Business World, 20 June 2012


As world leaders and the International Monetary Fund gather in Los Cabos, Mexico on Monday fretting over Europe’s uncertain future and trying to inject new confidence in the deteriorating global economy, a Filipino economic team, sans the NEDA Director General, is touring the United States on what is called a non-deal road show. The team is showing off the good news: the better-than-expected 6.4% gross domestic product (GDP) growth in the first quarter of 2012.

So while the rest of the world is worrying about the likelihood of another global collapse, team Philippines is boasting of its mini-trophy, a good performance for one quarter. Perhaps a celebration is in order after a dismal economic record in 2011. Let it be.

But the economic managers should quickly come to their senses. One good quarter performance does not make a good year performance. And there are many roadblocks down the road.


The global economy has turned uglier and more volatile. The narrow victory of the pro-austerity party in Greece has managed to walk away from the abyss. But for how long? The problems such as the huge debt burden and the economy’s uncompetitiveness remain. The problems in Spain and Italy, two or the world’s biggest economies, are just starting to unfold. There are still no permanent solution to the Europe’s growth- stalling debt crisis.

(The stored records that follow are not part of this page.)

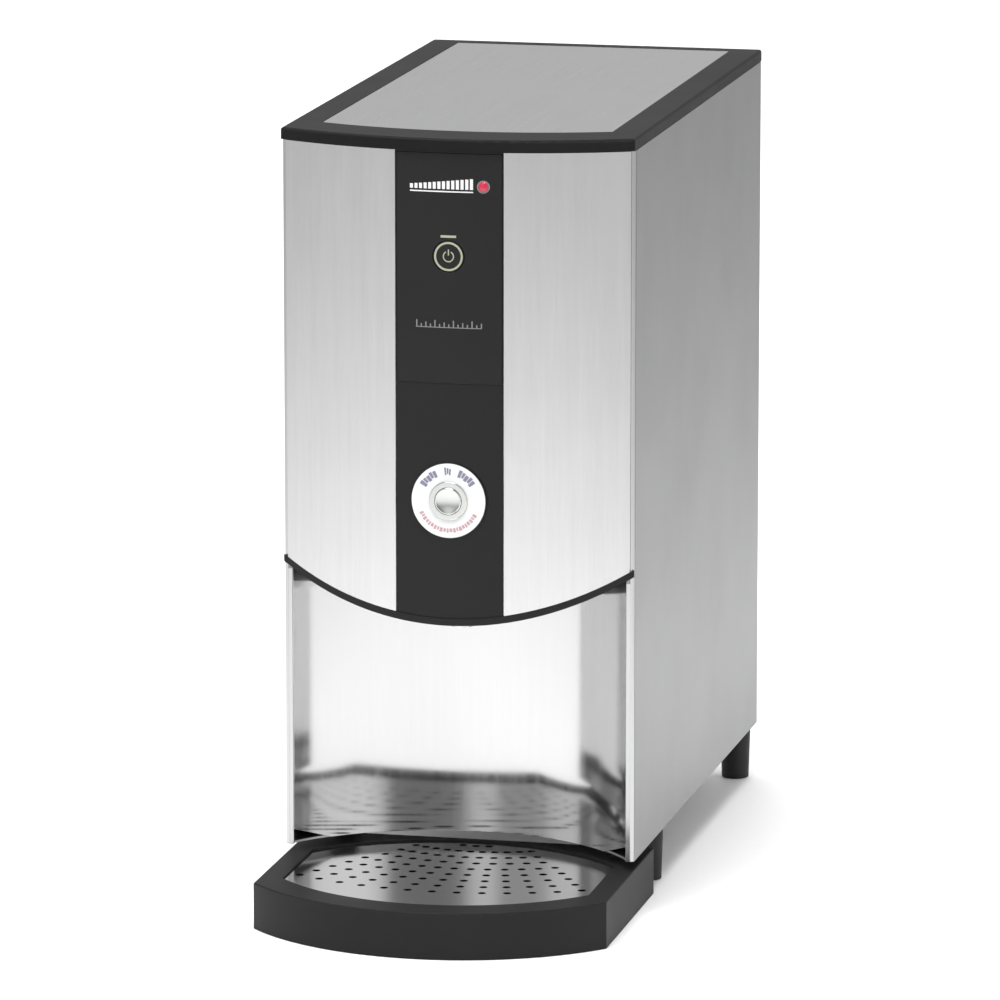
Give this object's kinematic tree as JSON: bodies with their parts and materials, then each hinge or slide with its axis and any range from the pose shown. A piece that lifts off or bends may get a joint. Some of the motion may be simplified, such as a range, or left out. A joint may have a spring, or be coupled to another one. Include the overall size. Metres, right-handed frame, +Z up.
{
  "type": "countertop water dispenser",
  "caption": "Countertop hot water dispenser: tall narrow steel casing with a bowed front over a recessed tap bay, push button, removable drip tray with perforated plate.",
  "frame": {"origin": "centre of the bounding box's footprint in X and Y, at the countertop under the feet and tray", "axes": "+Z up; -Y towards the user, where the tray and tap bay are; +X to the user's right"},
  "size_m": [0.211, 0.518, 0.463],
  "materials": {
    "side_steel": "satin, grain upright",
    "rear_steel": "satin",
    "front_steel": "satin, grain upright",
    "inlay_steel": "satin",
    "splash_steel": "polished, nearly a mirror",
    "grille_steel": "polished",
    "button_steel": "polished",
    "nozzle_steel": "satin",
    "pan_steel": "plain sheet",
    "screw_steel": "plain",
    "spring_steel": "plain",
    "tank_steel": "plain sheet",
    "lid_plastic": "fine texture",
    "moulding_plastic": "satin",
    "fascia_plastic": "satin film",
    "key_plastic": "satin film",
    "tray_plastic": "fine texture",
    "label_plastic": "printed label",
    "inner_plastic": "moulded",
    "lead_plastic": "sheathed",
    "circuit_board": "coated board",
    "jacket_foam": "foam sheet",
    "foot_rubber": "matt",
    "seal_rubber": "matt",
    "hose_rubber": "translucent silicone",
    "fitting_brass": "machined"
  },
  "bodies": {
    "casing": {"base_pan": "pan_steel", "board_standoffs": "fitting_brass", "bulkhead_nuts": "fitting_brass", "button_barrel": "button_steel", "button_label_ring": "label_plastic", "button_spring": "spring_steel", "button_switch": "inner_plastic", "cable_gland": "inner_plastic", "control_board": "circuit_board", "control_fascia": "fascia_plastic", "dispense_hose": "hose_rubber", "dispense_valve_body": "fitting_brass", "dispense_valve_coil": "inner_plastic", "dispense_valve_spring": "spring_steel", "display_board": "circuit_board", "display_lead": "lead_plastic", "drain_hose": "hose_rubber", "drain_plug": "inner_plastic", "earth_stud": "fitting_brass", "feet": "foot_rubber", "fill_hose": "hose_rubber", "foot_nuts": "screw_steel", "front_moulding": "moulding_plastic", "front_steel_left": "front_steel", "front_steel_right": "front_steel", "heater_lead": "lead_plastic", "heater_relay": "inner_plastic", "heating_element": "tank_steel", "hose_clips": "spring_steel", "inlet_fitting": "fitting_brass", "inlet_valve_body": "fitting_brass", "inlet_valve_coil": "inner_plastic", "inlet_valve_spring": "spring_steel", "level_probes": "tank_steel", "nozzle": "nozzle_steel", "outlet_hose": "hose_rubber", "overflow_fitting": "inner_plastic", "overheat_cutout": "inner_plastic", "panel_screws": "screw_steel", "rear_panel": "rear_steel", "side_panel_left": "side_steel", "side_panel_right": "side_steel", "splash_panel": "splash_steel", "tank_cover": "tank_steel", "tank_gasket": "seal_rubber", "tank_jacket": "jacket_foam", "tank_shelf": "pan_steel", "tank_shell": "tank_steel", "temperature_sensor": "tank_steel", "terminal_block": "inner_plastic", "underside_cover": "moulding_plastic", "vent_hose": "hose_rubber"},
    "lid": {"lid_frame": "lid_plastic", "lid_inlay_plate": "inlay_steel"},
    "drip_tray": {"drip_tray": "tray_plastic"},
    "grille": {"drip_tray_grille": "grille_steel"},
    "dispense_button": {"button_plunger": "button_steel"},
    "power_key": {"power_key": "key_plastic"},
    "dispense_plunger": {"dispense_valve_plunger": "spring_steel"},
    "inlet_plunger": {"inlet_valve_plunger": "spring_steel"}
  },
  "joints": [
    {"name": "tray_slide", "type": "slide", "parent": "casing", "child": "drip_tray", "axis": [0, -1, 0], "range_m": [0, 0.15]},
    {"name": "grille_lift", "type": "slide", "parent": "drip_tray", "child": "grille", "axis": [0, 0, 1], "range_m": [0, 0.05]},
    {"name": "lid_lift", "type": "slide", "parent": "casing", "child": "lid", "axis": [0, 0, 1], "range_m": [0, 0.08]},
    {"name": "button_press", "type": "slide", "parent": "casing", "child": "dispense_button", "axis": [0, 1, 0], "range_m": [0, 0.0025], "stiffness_N_per_m": 400, "springref_m": -0.002, "deforming": ["button_spring"]},
    {"name": "power_key_press", "type": "slide", "parent": "casing", "child": "power_key", "axis": [0, 1, 0], "range_m": [0, 0.0006], "stiffness_N_per_m": 2000, "springref_m": -0.0004},
    {"name": "dispense_valve_lift", "type": "slide", "parent": "casing", "child": "dispense_plunger", "axis": [0, 0, 1], "range_m": [0, 0.0025], "stiffness_N_per_m": 300, "springref_m": -0.003, "deforming": ["dispense_valve_spring"]},
    {"name": "inlet_valve_lift", "type": "slide", "parent": "casing", "child": "inlet_plunger", "axis": [0, 0, 1], "range_m": [0, 0.0025], "stiffness_N_per_m": 300, "springref_m": -0.003, "deforming": ["inlet_valve_spring"]}
  ]
}
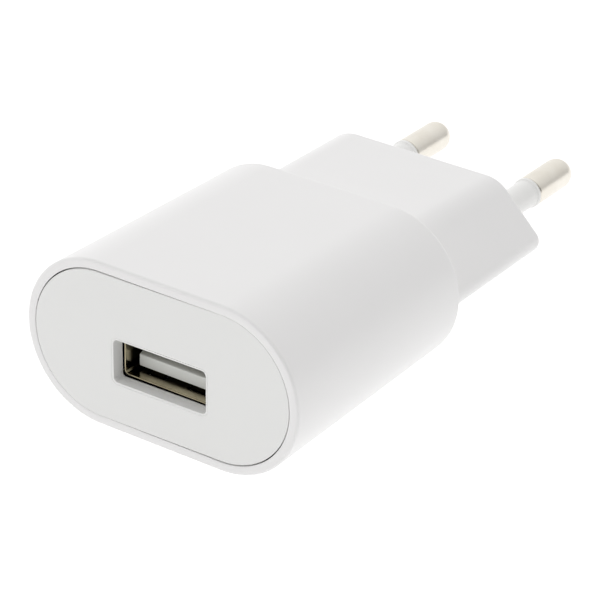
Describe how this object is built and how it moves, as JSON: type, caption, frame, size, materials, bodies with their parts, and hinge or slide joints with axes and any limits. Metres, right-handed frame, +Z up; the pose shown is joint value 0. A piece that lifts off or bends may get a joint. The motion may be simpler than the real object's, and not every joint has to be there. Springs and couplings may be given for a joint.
{
  "type": "usb wall charger",
  "caption": "Flat oval wall charger with a USB-A port in its face plate, a six-sided plug neck and fixed round mains pins with insulating sleeves.",
  "frame": {"origin": "middle of the overall length and width, at the height of the body's lowest edge, on the surface that the charger lies on", "axes": "+X across the pins, to the right as seen when facing the USB port; +Y from the USB face to the pin tips; +Z up, with the port's contacts on the upper side of its tongue"},
  "size_m": [0.0386, 0.0736, 0.0213],
  "materials": {
    "white_plastic": "fine satin moulded, polycarbonate",
    "face_plastic": "finely grained matte",
    "nickel_plated_brass": "nickel plated, polished",
    "sleeve_plastic": "satin moulded",
    "red_insulation": "soft PVC",
    "tinned_steel": "nickel plated sheet",
    "grey_plastic": "glass-filled moulding",
    "spring_bronze": "gold flashed",
    "circuit_laminate": "solder resist over glass laminate",
    "ferrite": "sintered",
    "black_plastic": "phenolic moulding",
    "copper_winding": "copper wire under yellow tape",
    "capacitor_can": "printed film sleeve over an aluminium can",
    "blue_ceramic": "dipped coating",
    "black_epoxy": "moulded epoxy",
    "green_cement": "painted cement",
    "chip_ceramic": "ceramic with tinned ends",
    "fibre_sheet": "fibre paper"
  },
  "bodies": {
    "charger_body": {"housing": "white_plastic", "face_plate": "face_plastic", "pin_left": "nickel_plated_brass", "pin_right": "nickel_plated_brass", "pin_sleeve_left": "sleeve_plastic", "pin_sleeve_right": "sleeve_plastic", "pin_lead_left": "red_insulation", "pin_lead_right": "red_insulation", "usb_shell": "tinned_steel", "usb_insulator": "grey_plastic", "usb_contact_tail_1": "spring_bronze", "usb_contact_tail_2": "spring_bronze", "usb_contact_tail_3": "spring_bronze", "usb_contact_tail_4": "spring_bronze", "circuit_board": "circuit_laminate", "transformer_core_front": "ferrite", "transformer_core_rear": "ferrite", "filter_choke": "ferrite", "transformer_bobbin": "black_plastic", "transformer_winding": "copper_winding", "input_capacitor_left": "capacitor_can", "input_capacitor_right": "capacitor_can", "output_capacitor": "capacitor_can", "safety_capacitor": "blue_ceramic", "output_diode": "black_epoxy", "bridge_rectifier": "black_epoxy", "controller_chip": "black_epoxy", "optocoupler": "black_epoxy", "bias_diode": "black_epoxy", "fusible_resistor": "green_cement", "sense_resistor": "chip_ceramic", "startup_resistor": "chip_ceramic", "snubber_resistor": "chip_ceramic", "snubber_capacitor": "chip_ceramic", "feedback_resistor": "chip_ceramic", "output_ceramic_capacitor": "chip_ceramic", "insulation_barrier": "fibre_sheet"},
    "contact_1": {"usb_contact_1": "spring_bronze"},
    "contact_2": {"usb_contact_2": "spring_bronze"},
    "contact_3": {"usb_contact_3": "spring_bronze"},
    "contact_4": {"usb_contact_4": "spring_bronze"},
    "catch_lower_left": {"usb_catch_lower_left": "tinned_steel"},
    "catch_lower_right": {"usb_catch_lower_right": "tinned_steel"},
    "catch_upper_left": {"usb_catch_upper_left": "tinned_steel"},
    "catch_upper_right": {"usb_catch_upper_right": "tinned_steel"}
  },
  "joints": [
    {"name": "contact_1_flex", "type": "hinge", "parent": "charger_body", "child": "contact_1", "pos_m": [-0.0035, -0.02405, 0.00908], "axis": [1, 0, 0], "range_deg": [0, 3], "stiffness_Nm_per_rad": 0.08},
    {"name": "contact_2_flex", "type": "hinge", "parent": "charger_body", "child": "contact_2", "pos_m": [-0.001, -0.02405, 0.00908], "axis": [1, 0, 0], "range_deg": [0, 3], "stiffness_Nm_per_rad": 0.08},
    {"name": "contact_3_flex", "type": "hinge", "parent": "charger_body", "child": "contact_3", "pos_m": [0.001, -0.02405, 0.00908], "axis": [1, 0, 0], "range_deg": [0, 3], "stiffness_Nm_per_rad": 0.08},
    {"name": "contact_4_flex", "type": "hinge", "parent": "charger_body", "child": "contact_4", "pos_m": [0.0035, -0.02405, 0.00908], "axis": [1, 0, 0], "range_deg": [0, 3], "stiffness_Nm_per_rad": 0.08},
    {"name": "catch_lower_left_flex", "type": "hinge", "parent": "charger_body", "child": "catch_lower_left", "pos_m": [-0.0029, -0.0256, 0.00683], "axis": [1, 0, 0], "range_deg": [0, 3.5], "stiffness_Nm_per_rad": 0.2},
    {"name": "catch_lower_right_flex", "type": "hinge", "parent": "charger_body", "child": "catch_lower_right", "pos_m": [0.0029, -0.0256, 0.00683], "axis": [1, 0, 0], "range_deg": [0, 3.5], "stiffness_Nm_per_rad": 0.2},
    {"name": "catch_upper_left_flex", "type": "hinge", "parent": "charger_body", "child": "catch_upper_left", "pos_m": [-0.0029, -0.0256, 0.01179], "axis": [1, 0, 0], "range_deg": [-3.5, 0], "stiffness_Nm_per_rad": 0.2},
    {"name": "catch_upper_right_flex", "type": "hinge", "parent": "charger_body", "child": "catch_upper_right", "pos_m": [0.0029, -0.0256, 0.01179], "axis": [1, 0, 0], "range_deg": [-3.5, 0], "stiffness_Nm_per_rad": 0.2}
  ]
}
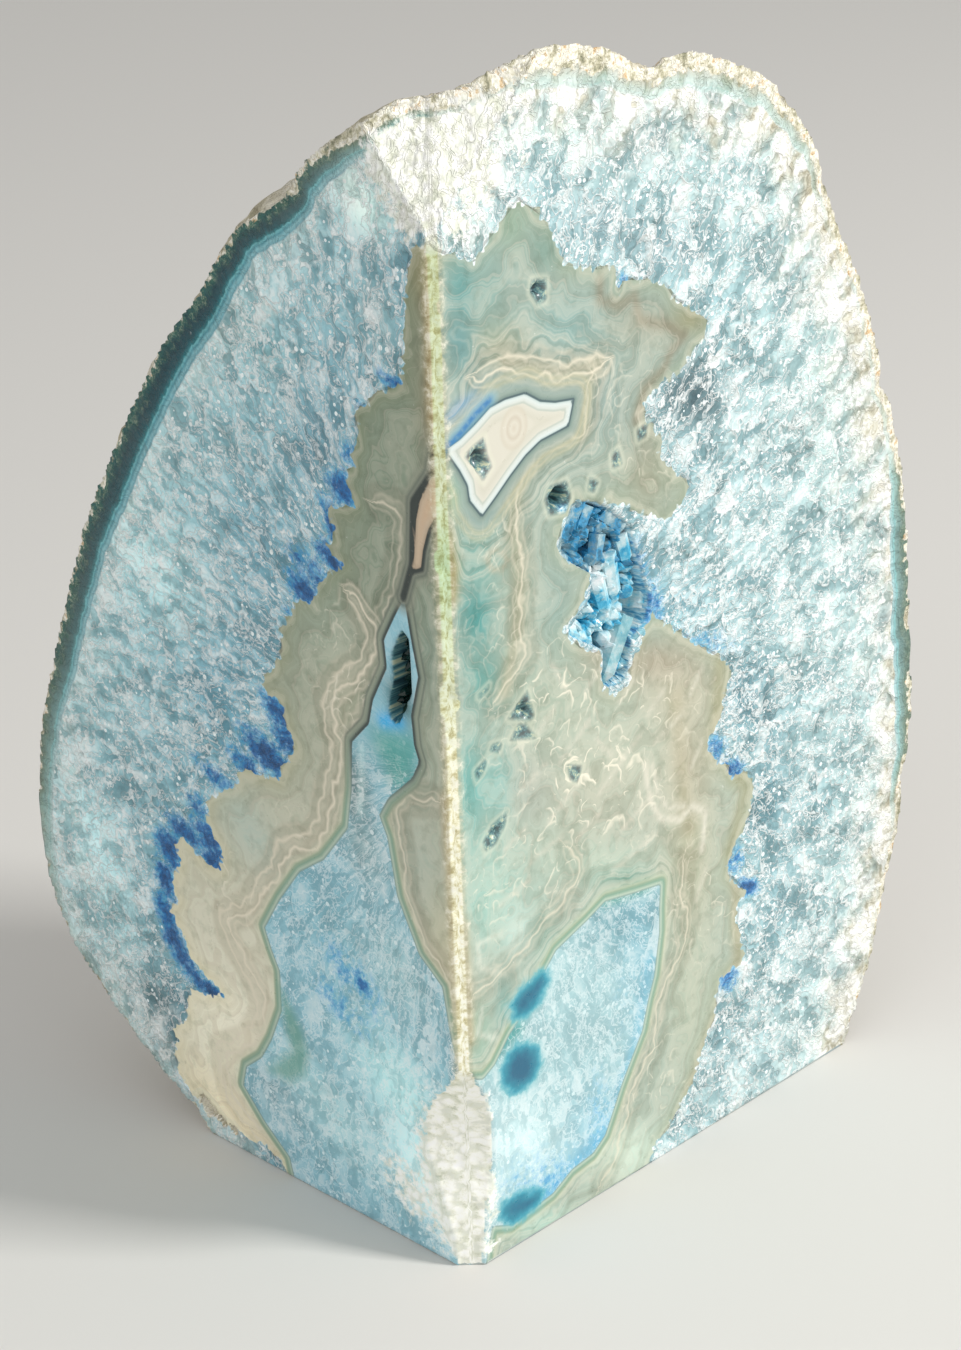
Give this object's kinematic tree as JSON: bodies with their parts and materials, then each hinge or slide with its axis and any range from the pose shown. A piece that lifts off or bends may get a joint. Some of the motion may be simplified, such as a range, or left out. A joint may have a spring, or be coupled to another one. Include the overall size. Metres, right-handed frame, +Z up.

The political landscape is being redrawn. The anti-austerity movements in many European countries are gaining grounds. Perhaps the restoration of growth, rather than more sacrifices, should be the focus of economic leaders in the next few quarters. But that’s easier said than done given the volatile political climate in many capitals in the world, combined with the bullheadedness of some leaders of affluent but fiscally conservative nations.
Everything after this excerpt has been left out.